I like the substrate hill idea! I'll see if i have time tomorrow to mess around with that before work. Right now i just need to finish the light!


----------



## Ryan10517 (Jun 7, 2010)

And god said.... let there be light!








I'm calling it officially done! She's made of 1/8" 3 ply veneer, and basswood for the back. Doesn't look bad if i say so myself. 

The interior is painted flat white, and houses one 26 watt cfl. Simple yet effective









The golden rule of carpentry is: your project has to work, and look good doing it! Well it definitely works, but i'll let you guys decide if it looks good or not 

here are some more pictures

"seamless" corners 









back piece









back









on tank, light off









light on









inside tank










I will work on the substrate tomorrow cuz i'm off work. 
What do you guys think? don't hold back on the constructive criticism!


----------



## Aphyosemion (Oct 15, 2004)

I love the initial layout. I was going to post a pic of the corner tree stump layout that I have seen done a couple of different ways, but I can't seem to find it now that I want to. 
I also really like how you did the light. I am a novice woodworker so I like to make things like your little canopy, but I never have the patience to spend much time on tank canopies, so I always just end up with a square sit-on deal that takes as little time as possible. The groove that the glass goes through looks a little shallow to me. If it were me, I would be worried that I might bump the light while fiddling with things and have it drop into the water. I don't know though, if it is a snug fit then it is probably nothing to worry about.
I am a little curious as to how the CFL light will work for your tank. I was under the impression that you needed special aquarium lights or you get things like black algae problems, but to be honest I have never looked into it very deeply. I am really interested to see how it works out for you, since a couple of CFLs is probably much cheaper than aquarium specific lighting and could work for small tanks.


----------



## gnod (Mar 24, 2011)

damn... times like this i wish i knew wood work. 

looking good!


----------



## Ryan10517 (Jun 7, 2010)

Aphyosemion said:


> I love the initial layout. I was going to post a pic of the corner tree stump layout that I have seen done a couple of different ways, but I can't seem to find it now that I want to.
> I also really like how you did the light. I am a novice woodworker so I like to make things like your little canopy, but I never have the patience to spend much time on tank canopies, so I always just end up with a square sit-on deal that takes as little time as possible. The groove that the glass goes through looks a little shallow to me. If it were me, I would be worried that I might bump the light while fiddling with things and have it drop into the water. I don't know though, if it is a snug fit then it is probably nothing to worry about.
> I am a little curious as to how the CFL light will work for your tank. I was under the impression that you needed special aquarium lights or you get things like black algae problems, but to be honest I have never looked into it very deeply. I am really interested to see how it works out for you, since a couple of CFLs is probably much cheaper than aquarium specific lighting and could work for small tanks.

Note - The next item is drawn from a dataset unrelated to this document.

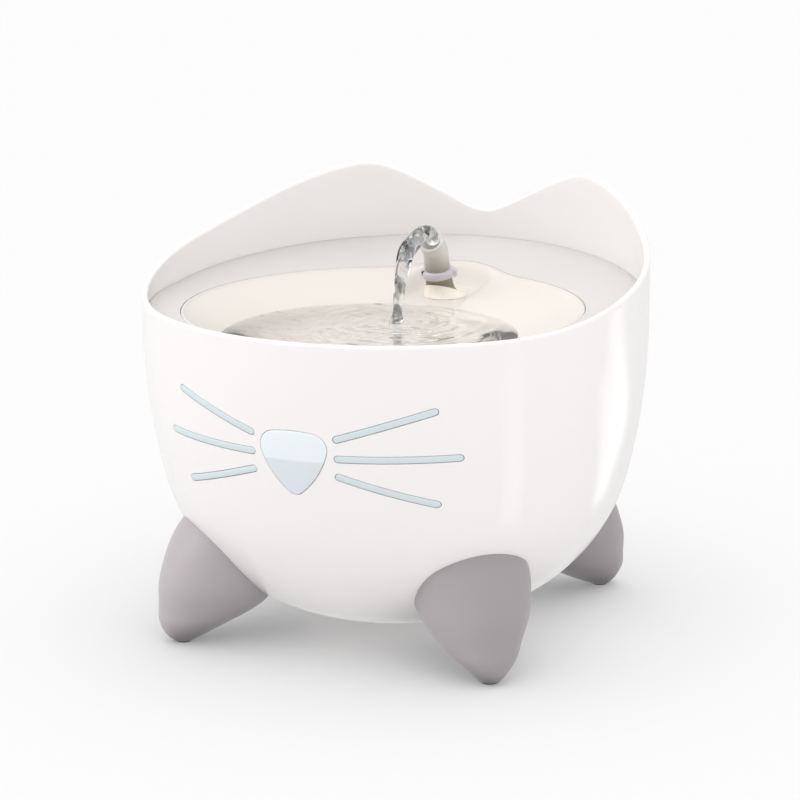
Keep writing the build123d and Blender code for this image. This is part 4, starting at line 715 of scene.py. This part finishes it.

I was initially worried about the glass groove as well. I decided to make it shallow just because i do not want the bottom of the fixture sitting in the water and possibly soaking up water and ruining the fixture. I tried to make it as aquarium safe as possible with the use of waterproof wood glue (titebond III) and a few coats of gloss finish polyurethane. It sits very snug on the back, so as long as i am careful, i think it should be alright. Its relatively lightweight also. 

CFL's are great for growth if you get the right ones. In fact, most of the "plant bulbs" and "plant lights" are nothing more than marketing hype and honestly aren't that great for plants. This particular cfl has a light output of around 1600 lumens, and since it is a daylight bulb (6500K) it has enough output in the blue and red parts of the spectrum to support most plants. Every light fixture i have built either holds spiral, dual, or quad CFL's and i have great growth from all my plants. Terrestrials are doing awesome under 2x26 watts. I'm assuming the black algae you are referring to is black beard algae (BBA) and that is caused by fluctuating co2 levels, not improper light. Too much, too little, or not the right kind of light can cause algae problems however. 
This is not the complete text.